DATA SECTION:
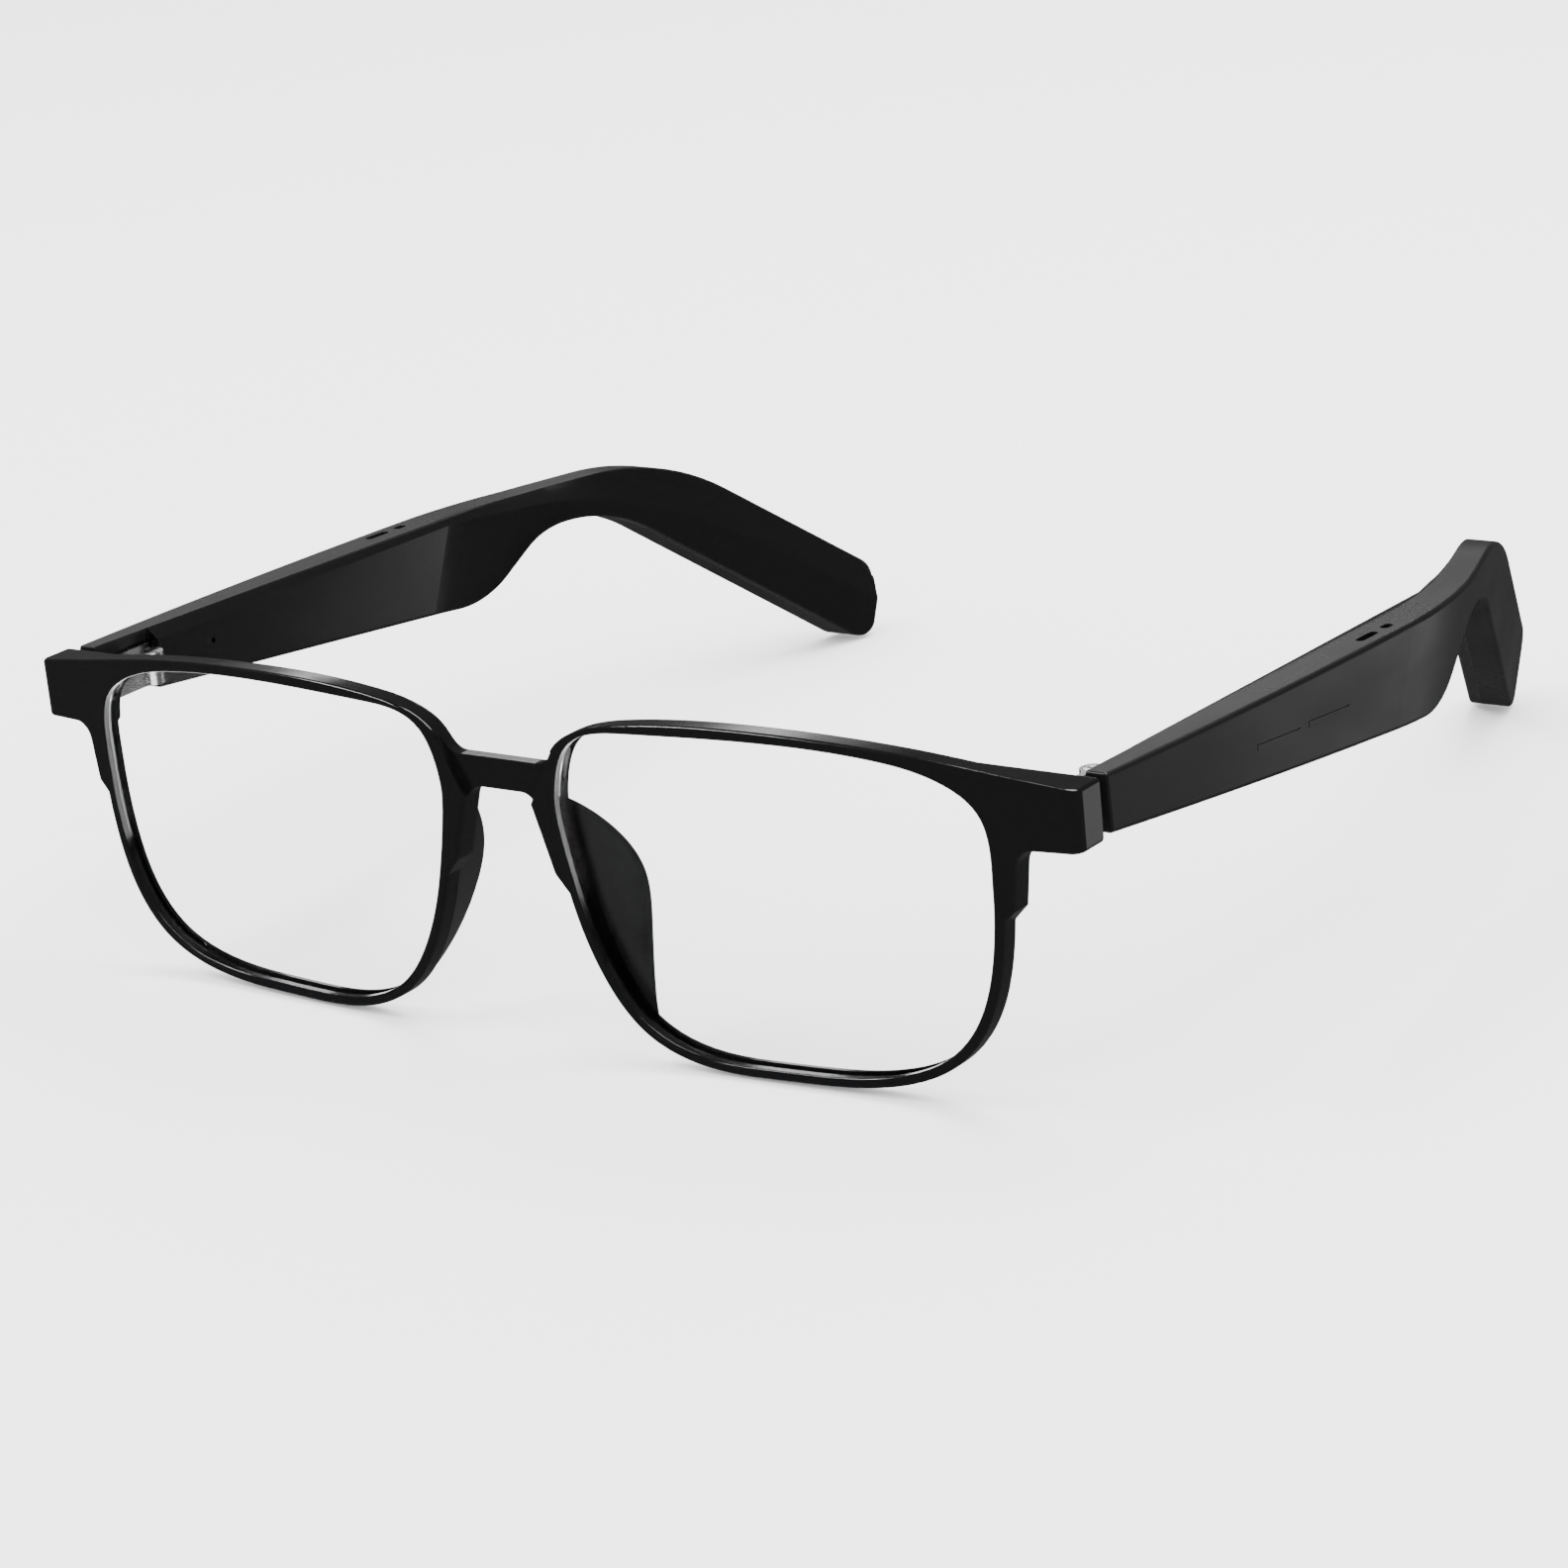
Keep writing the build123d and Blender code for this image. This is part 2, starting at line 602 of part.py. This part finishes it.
with BuildPart() as battery_leads:
    add(lead_pair((70.8, BOARD_Y[1], 14.4), (70.8, BATTERY_Y[0], 14.4)))

with BuildPart() as speaker:
    box_between(SPEAKER_X, SPEAKER_Y, SPEAKER_Z)
    fillet(speaker.edges().filter_by(Axis.X), radius=0.8)

with BuildPart() as speaker_leads:
    add(lead_pair((70.8, BOARD_Y[1], 16.9), (70.8, SPEAKER_Y[0] + 1.5, 16.3)))

with BuildPart() as speaker_mesh:
    add(ceiling_film((SLOT_X - 0.8, SLOT_X + 0.8), (64.3, 73.2), 0, FILM))

with BuildPart() as speaker_gasket:
    box_between((SLOT_X - 0.8, SLOT_X + 0.1), (68.2, 73.2), (SPEAKER_Z[1], SPEAKER_Z[1] + 1.6))

with BuildPart() as touch_sensor:
    add(wall_film((38.0, 60.0), (11.8, 15.4)))

with BuildPart() as antenna_strip:
    add(wall_film((24.0, 36.0), (15.6, 17.4)))

with BuildPart() as microphone:
    box_between((69.9, BOARD_X[0]), (MICROPHONE[0] - 1.4, MICROPHONE[0] + 1.4),
                (MICROPHONE[1] - 1, MICROPHONE[1] + 1))

with BuildPart() as mic_mesh:
    with BuildSketch(Plane.YZ.offset(SEAM_LINE[0])):
        with Locations(MICROPHONE):
            Circle(0.9)
    extrude(amount=0.2)

with BuildPart() as charge_magnet:
    box_between((70.2, 71.9), (35.2, 38.2), (11.9, 13.2))

with BuildPart() as charge_contacts:
    add(temple_blank.part)
    with BuildSketch(Plane.XY):
        with Locations(*CONTACTS):
            Circle(CONTACT_RADIUS)
    extrude(amount=13.2, mode=Mode.INTERSECT)


# ---------------------------------------------------------------- export
TO_ORIGIN = Location((0, -BRIDGE_RECESS, -(BRIDGE_TOP + BRIDGE_BOTTOM) / 2))


def export_piece(part, name):
    """Writes one piece, moved so that the origin is the middle of the bridge's front face."""
    placed = part.moved(TO_ORIGIN)
    placed.label = name
    export_step(placed, f"parts/{name}.step")


left_pieces = {
    "lens": lens,
    "hinge_front_leaf": hinge_front_leaf,
    "hinge_front_screws": hinge_front_screws,
    "hinge_pin_screw": hinge_pin_screw,
    "hinge_temple_leaf": hinge_temple_leaf,
    "hinge_temple_screws": hinge_temple_screws,
    "temple_shell": temple_shell,
    "temple_cover": temple_cover,
    "main_board": main_board,
    "board_chips": board_chips,
    "battery": battery,
    "battery_leads": battery_leads,
    "speaker": speaker,
    "speaker_leads": speaker_leads,
    "speaker_mesh": speaker_mesh,
    "speaker_gasket": speaker_gasket,
    "touch_sensor": touch_sensor,
    "antenna_strip": antenna_strip,
    "microphone": microphone,
    "mic_mesh": mic_mesh,
    "charge_magnet": charge_magnet,
    "charge_contacts": charge_contacts}

export_piece(front_frame.part, "front_frame")
for name, piece in left_pieces.items():
    export_piece(piece.part, name + "_left")
    with BuildPart() as twin:
        mirror(piece.part, about=Plane.YZ)
    export_piece(twin.part, name + "_right")
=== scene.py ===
"""Looks of the smart glasses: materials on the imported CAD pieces, a pale studio and a camera."""

import json
import math

import bpy
from mathutils import Matrix, Vector


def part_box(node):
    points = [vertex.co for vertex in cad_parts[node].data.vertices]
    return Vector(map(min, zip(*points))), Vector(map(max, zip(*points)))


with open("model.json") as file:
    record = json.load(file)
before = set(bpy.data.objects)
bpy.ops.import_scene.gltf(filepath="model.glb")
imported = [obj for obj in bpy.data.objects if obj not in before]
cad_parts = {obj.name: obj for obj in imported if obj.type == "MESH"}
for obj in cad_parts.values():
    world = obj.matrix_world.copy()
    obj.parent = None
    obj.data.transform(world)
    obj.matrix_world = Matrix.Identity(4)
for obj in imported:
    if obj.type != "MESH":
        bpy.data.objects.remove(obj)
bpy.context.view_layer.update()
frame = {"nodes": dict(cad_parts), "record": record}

# ---------------------------------------------------------------- camera
CAMERA_PLACE = Vector((0.3179, -0.3710, 0.1558))
CAMERA_AZIMUTH = math.radians(36.11)      # 0 looks along +Y
CAMERA_ELEVATION = math.radians(18.175)
CAMERA_ROLL = math.radians(-5.407)
LENS_MM = 106.97
SENSOR_MM = 36
SHIFT = (-0.0415, -0.0048)                # picture centre away from the lens axis, in widths
NEAREST = 0.01
FARTHEST = 20


def view_axes(azimuth, elevation, roll):
    """Right, up and backward directions of a camera with these angles."""
    back = Vector((
        math.sin(azimuth) * math.cos(elevation),
        -math.cos(azimuth) * math.cos(elevation),
        math.sin(elevation)))
    level = Vector((math.cos(azimuth), math.sin(azimuth), 0))
    up = back.cross(level)
    right = level * math.cos(roll) + up * math.sin(roll)
    return right, back.cross(right), back


def add_camera():
    """The camera at its fixed place, with perspective and roll."""
    data = bpy.data.cameras.new("camera")
    data.sensor_width = SENSOR_MM
    data.lens = LENS_MM
    data.shift_x, data.shift_y = SHIFT
    data.clip_start = NEAREST
    data.clip_end = FARTHEST
    camera = bpy.data.objects.new("camera", data)
    bpy.context.scene.collection.objects.link(camera)
    right, up, back = view_axes(CAMERA_AZIMUTH, CAMERA_ELEVATION, CAMERA_ROLL)
    turn = Matrix((right, up, back)).transposed()
    camera.matrix_world = Matrix.Translation(CAMERA_PLACE) @ turn.to_4x4()
    bpy.context.scene.camera = camera


# ---------------------------------------------------------------- node helpers
def new_material(name):
    """A material with one Principled shader; returns the material, its node tree and its shader."""
    material = bpy.data.materials.new(name)
    material.use_nodes = True
    tree = material.node_tree
    return material, tree, tree.nodes["Principled BSDF"]


def object_place(tree, stretch=(1, 1, 1)):
    """Object coordinates, stretched along each axis."""
    coordinates = tree.nodes.new("ShaderNodeTexCoord")
    mapping = tree.nodes.new("ShaderNodeMapping")
    mapping.inputs["Scale"].default_value = stretch
    tree.links.new(coordinates.outputs["Object"], mapping.inputs["Vector"])
    return mapping.outputs["Vector"]


def noise(tree, scale, detail=4.0, stretch=(1, 1, 1)):
    """Noise in object space, in features per metre."""
    texture = tree.nodes.new("ShaderNodeTexNoise")
    texture.inputs["Scale"].default_value = scale
    texture.inputs["Detail"].default_value = detail
    tree.links.new(object_place(tree, stretch), texture.inputs["Vector"])
    return texture.outputs["Fac"]


def remap(tree, value, low, high, start=0.3, end=0.7):
    """Maps a noise value onto a range."""
    node = tree.nodes.new("ShaderNodeMapRange")
    node.inputs["From Min"].default_value = start
    node.inputs["From Max"].default_value = end
    node.inputs["To Min"].default_value = low
    node.inputs["To Max"].default_value = high
    tree.links.new(value, node.inputs["Value"])
    return node.outputs["Result"]


# The Mix node repeats its socket names for each data type, so its colour sockets go by number.
MIX_FACTOR = 0
MIX_FIRST_COLOUR = 6
MIX_SECOND_COLOUR = 7
MIX_COLOUR_RESULT = 2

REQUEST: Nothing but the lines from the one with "for name, piece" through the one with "in imported if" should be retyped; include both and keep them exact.

COMPLETED TASK:
for name, piece in left_pieces.items():
    export_piece(piece.part, name + "_left")
    with BuildPart() as twin:
        mirror(piece.part, about=Plane.YZ)
    export_piece(twin.part, name + "_right")
=== scene.py ===
"""Looks of the smart glasses: materials on the imported CAD pieces, a pale studio and a camera."""

import json
import math

import bpy
from mathutils import Matrix, Vector


def part_box(node):
    points = [vertex.co for vertex in cad_parts[node].data.vertices]
    return Vector(map(min, zip(*points))), Vector(map(max, zip(*points)))


with open("model.json") as file:
    record = json.load(file)
before = set(bpy.data.objects)
bpy.ops.import_scene.gltf(filepath="model.glb")
imported = [obj for obj in bpy.data.objects if obj not in before]
cad_parts = {obj.name: obj for obj in imported if obj.type == "MESH"}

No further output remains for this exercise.